Exercise objective: Below are the records. List every line holding the word "materials".

[Records that describe objects]
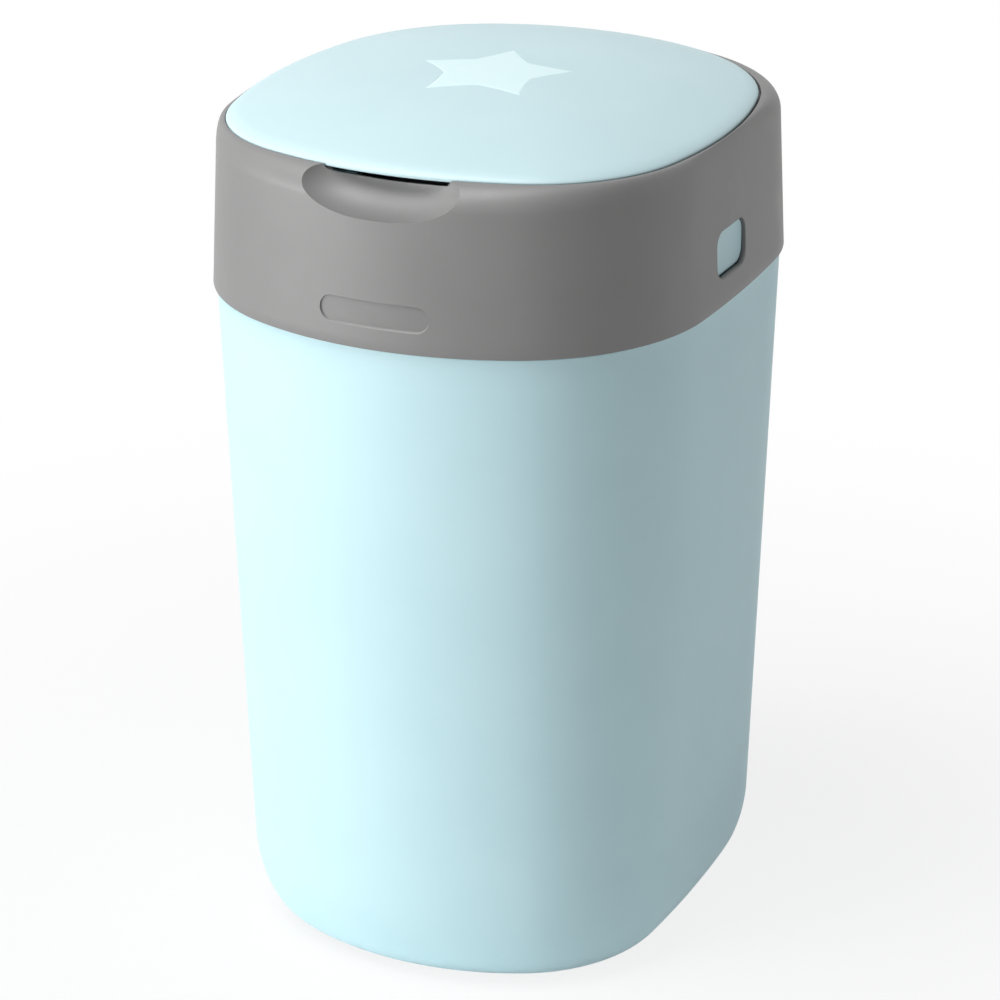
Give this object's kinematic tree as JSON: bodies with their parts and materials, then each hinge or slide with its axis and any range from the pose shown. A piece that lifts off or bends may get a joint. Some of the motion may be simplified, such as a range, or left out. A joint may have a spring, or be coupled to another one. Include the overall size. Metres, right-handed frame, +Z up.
{
  "type": "nappy bin",
  "caption": "Free-standing nappy bin: tapered tub, hinged collar head with side release buttons, twist ring and film cassette, and a domed hinged lid with a finger scoop.",
  "frame": {"origin": "on the floor, under the middle of the collar", "axes": "+Z up, the front with its finger scoop faces -Y, +X to the right seen from the front"},
  "size_m": [0.27, 0.3107, 0.4677],
  "materials": {
    "aqua_plastic": "satin moulded, pale aqua",
    "pale_aqua": "satin, lighter than the lid",
    "grey_plastic": "fine spark-eroded grain, warm mid grey",
    "dark_plastic": "moulded, dark grey",
    "white_plastic": "moulded, off white",
    "steel": "zinc plated",
    "soft_rubber": "matt black-grey",
    "film": "thin pleated plastic film"
  },
  "bodies": {
    "tub": {"tub_shell": "aqua_plastic", "foot_pads": "soft_rubber", "rim_seal": "soft_rubber", "hinge_bracket": "steel", "bracket_screws": "steel", "latch_keepers": "steel", "keeper_screws": "steel"},
    "head": {"collar_shell": "grey_plastic", "head_base": "dark_plastic", "inner_panel": "dark_plastic", "post_screws": "steel", "bearing_ring": "white_plastic", "head_hinge_pin": "steel", "lid_hinge_pin": "steel", "latch_left": "white_plastic", "latch_right": "white_plastic", "latch_screws": "steel", "button_spring_left": "steel", "button_spring_right": "steel", "pawl_pin": "steel", "pawl_spring": "steel", "cutter_rail": "dark_plastic"},
    "lid": {"lid_shell": "aqua_plastic", "star_inlay": "pale_aqua", "lid_liner": "white_plastic", "liner_screws": "steel", "lid_seal": "soft_rubber"},
    "ring": {"twist_ring": "white_plastic", "grip_ring": "aqua_plastic", "cassette_tray": "white_plastic", "cassette_cap": "white_plastic", "film_pack": "film", "film_sleeve": "film"},
    "pawl": {"pawl": "white_plastic"},
    "button_left": {"button_left": "aqua_plastic"},
    "button_right": {"button_right": "aqua_plastic"},
    "cutter": {"cutter_slide": "aqua_plastic", "cutter_blade": "steel"}
  },
  "joints": [
    {"name": "head_hinge", "type": "hinge", "parent": "tub", "child": "head", "pos_m": [0, 0.146, 0.375], "axis": [-1, 0, 0], "range_deg": [0, 95]},
    {"name": "lid_hinge", "type": "hinge", "parent": "head", "child": "lid", "pos_m": [0, 0.144, 0.4435], "axis": [-1, 0, 0], "range_deg": [0, 100]},
    {"name": "ring_turn", "type": "hinge", "parent": "head", "child": "ring", "pos_m": [0, 0, 0.4], "axis": [0, 0, 1], "continuous": true},
    {"name": "pawl_pivot", "type": "hinge", "parent": "head", "child": "pawl", "pos_m": [0.02899, -0.10818, 0.424], "axis": [0, 0, 1], "range_deg": [0, 9], "stiffness_Nm_per_rad": 0.05, "springref_deg": -5.73, "deforming": ["pawl_spring"]},
    {"name": "button_left_press", "type": "slide", "parent": "head", "child": "button_left", "axis": [1, 0, 0], "range_m": [0, 0.0025], "stiffness_N_per_m": 900, "springref_m": -0.001, "deforming": ["button_spring_left", "latch_left"]},
    {"name": "button_right_press", "type": "slide", "parent": "head", "child": "button_right", "axis": [-1, 0, 0], "range_m": [0, 0.0025], "stiffness_N_per_m": 900, "springref_m": -0.001, "deforming": ["button_spring_right", "latch_right"]},
    {"name": "cutter_travel", "type": "slide", "parent": "head", "child": "cutter", "axis": [1, 0, 0], "range_m": [0, 0.06]}
  ]
}
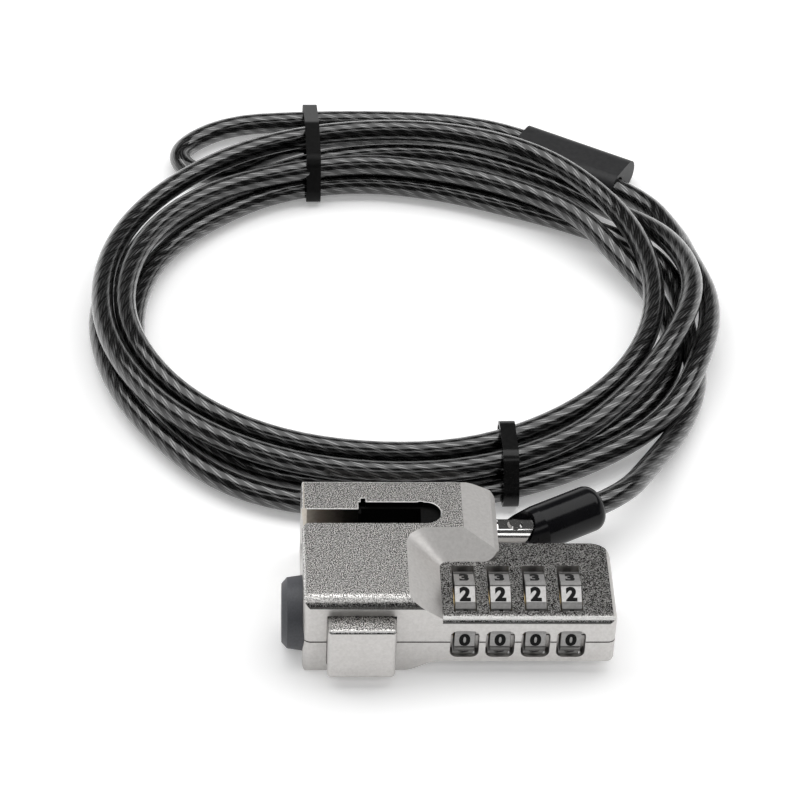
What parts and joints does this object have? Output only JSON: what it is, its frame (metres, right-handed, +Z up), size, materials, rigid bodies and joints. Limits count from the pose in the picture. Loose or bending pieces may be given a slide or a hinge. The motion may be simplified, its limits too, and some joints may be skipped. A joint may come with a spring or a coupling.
{
  "type": "laptop cable lock",
  "caption": "Combination cable lock: die-cast case with number dials, slot, push buttons, and a swivelling sheathed steel cable wound in a tied coil.",
  "frame": {"origin": "middle of the case's footprint, buttons included, on the surface it lies on", "axes": "+X along the dials' axis towards the low end, +Y from the silver push button towards the cable, +Z up"},
  "size_m": [0.1467, 0.1979, 0.0198],
  "materials": {
    "nickel_blasted": "bead-blasted nickel plate",
    "nickel_satin": "satin nickel plate",
    "chrome": "bright chrome plate",
    "dial_silver": "satin nickel plate with black filled digits",
    "button_grey": "fine grained dark grey",
    "inner_steel": "machined steel",
    "brass": "turned",
    "spring_steel": "drawn wire",
    "liner_black": "matte moulded",
    "boot_black": "high gloss vinyl",
    "cable_sheath": "clear smoke vinyl over twisted steel strands",
    "tie_black": "semi gloss moulded"
  },
  "bodies": {
    "case": {"upper_case": "nickel_blasted", "lower_case": "nickel_satin", "slot_liner": "liner_black", "detent_comb": "spring_steel", "case_screws": "inner_steel", "release_spring": "spring_steel", "plunger_spring": "spring_steel", "latch_leaf": "spring_steel"},
    "release": {"release_button": "button_grey", "spindle": "inner_steel"},
    "plunger": {"plunger": "chrome", "lock_fork": "inner_steel", "guide_leg": "inner_steel", "lock_jaw": "inner_steel"},
    "latch": {"latch": "inner_steel"},
    "swivel": {"swivel_barrel": "chrome", "barrel_clip": "spring_steel", "pivot_pin": "chrome"},
    "cable_end": {"cable_eye": "inner_steel", "cable_boot": "boot_black", "cable_lead": "cable_sheath", "cable_coil": "cable_sheath", "crimp_sleeve": "boot_black", "anchor_loop": "cable_sheath", "tie_front": "tie_black", "tie_back": "tie_black"},
    "dial_1": {"dial_ring_1": "dial_silver", "dial_hub_1": "brass"},
    "dial_2": {"dial_ring_2": "dial_silver", "dial_hub_2": "brass"},
    "dial_3": {"dial_ring_3": "dial_silver", "dial_hub_3": "brass"},
    "dial_4": {"dial_ring_4": "dial_silver", "dial_hub_4": "brass"}
  },
  "joints": [
    {"name": "dial_1_turn", "type": "hinge", "parent": "case", "child": "dial_1", "pos_m": [0.00317, -0.0079, 0.00865], "axis": [1, 0, 0], "continuous": true},
    {"name": "dial_2_turn", "type": "hinge", "parent": "case", "child": "dial_2", "pos_m": [0.01043, -0.0079, 0.00865], "axis": [1, 0, 0], "continuous": true},
    {"name": "dial_3_turn", "type": "hinge", "parent": "case", "child": "dial_3", "pos_m": [0.01767, -0.0079, 0.00865], "axis": [1, 0, 0], "continuous": true},
    {"name": "dial_4_turn", "type": "hinge", "parent": "case", "child": "dial_4", "pos_m": [0.02492, -0.0079, 0.00865], "axis": [1, 0, 0], "continuous": true},
    {"name": "release_press", "type": "slide", "parent": "case", "child": "release", "axis": [1, 0, 0], "range_m": [0, 0.002], "stiffness_N_per_m": 1500, "springref_m": -0.001, "deforming": ["release_spring"]},
    {"name": "plunger_press", "type": "slide", "parent": "case", "child": "plunger", "axis": [0, 1, 0], "range_m": [0, 0.004], "stiffness_N_per_m": 1000, "springref_m": -0.001, "deforming": ["plunger_spring"]},
    {"name": "latch_drop", "type": "slide", "parent": "case", "child": "latch", "axis": [0, 0, -1], "range_m": [0, 0.0012], "stiffness_N_per_m": 200, "springref_m": -0.0005},
    {"name": "cable_swivel", "type": "hinge", "parent": "case", "child": "swivel", "pos_m": [0.01098, 0.0141, 0.01], "axis": [1, 0, 0], "range_deg": [-90, 90]},
    {"name": "cable_pivot", "type": "hinge", "parent": "swivel", "child": "cable_end", "pos_m": [0.01507, 0.0141, 0.0094], "axis": [0, 0, 1], "range_deg": [-29, 5]}
  ]
}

Solution for this task:
Give this object's kinematic tree as JSON: bodies with their parts and materials, then each hinge or slide with its axis and any range from the pose shown. A piece that lifts off or bends may get a joint. Some of the motion may be simplified, such as a range, or left out. A joint may have a spring, or be coupled to another one. Include the overall size. Metres, right-handed frame, +Z up.
  "materials": {
What parts and joints does this object have? Output only JSON: what it is, its frame (metres, right-handed, +Z up), size, materials, rigid bodies and joints. Limits count from the pose in the picture. Loose or bending pieces may be given a slide or a hinge. The motion may be simplified, its limits too, and some joints may be skipped. A joint may come with a spring or a coupling.
  "materials": {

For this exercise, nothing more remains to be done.